The Second Intifada and the Death of Oslo

BOB EDWARDS: Two years ago, the Middle East peace process collapsed. A second Palestinian Intifada, or uprising, erupted. It's been far more deadly than the first Intifada, which came during the late 1980s. Some 1,500 Palestinians and 500 Israelis have lost their lives in what has, in effect, become Israel's longest war. It wasn't supposed to turn out this way. The Oslo agreement of 1993 was meant to bring peace. NPR's Mike Shuster has the final part of the series, "The Mideast: A Century of Conflict."

MIKE SHUSTER: On September 28, 2000, Ariel Sharon visited the most disputed piece of real estate in the world: the Temple Mount as the Jews call it, the Haram As-Sharif in Arab eyes. Inside the Old City of Jerusalem, it is the location of the Western Wall, what is left of the ancient Jewish temples, built by Solomon and Herod. It is also where the Dome of the Rock and the Al Aqsa Mosques stand.

ARIEL SHARON: "...(speaking in Hebrew)..."

SHUSTER: The Likud is here with a message of peace, Sharon said that day, surrounded by Israeli police. The Palestinians didn't see it that way; they viewed the visit as a calculated provocation. Moments after Sharon left, several hundred Palestinian men started throwing stones at Israeli police. The violence hasn't ended yet. Sharon's visit came two months after peace talks between Israel and the Palestinians had broken down at Camp David. Palestinian-American writer Edward Said says the Palestinians had become disillusioned with a peace process whose benefits many failed to see.
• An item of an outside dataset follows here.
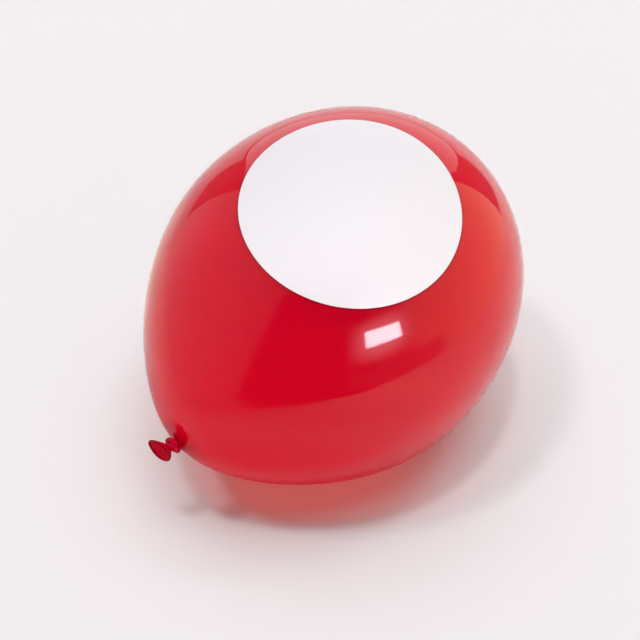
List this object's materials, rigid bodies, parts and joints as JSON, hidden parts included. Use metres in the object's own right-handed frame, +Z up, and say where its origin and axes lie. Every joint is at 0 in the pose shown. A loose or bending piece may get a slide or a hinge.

EDWARD SAID: By the time the latest Intifada broke out, the Palestinians had gained only 18 percent of the West Bank -- 18 percent. The balance was held by Israel in a series of, through settlements and through military areas. Eighteen percent which were completely surrounded by Israeli settlements and forces.

SHUSTER: The latest phase of the peace process had started on September 13, 1993, when Yitzhak Rabin and Yasser Arafat shook hands on the White House lawn. President Bill Clinton spoke of the difficult work ahead.

BILL CLINTON: What these leaders have done now must be done by others. Their achievement must be a catalyst for progress in all aspects of the peace process. And those of us who support them must be there to help in all aspects. For the peace must render the people who make it more secure.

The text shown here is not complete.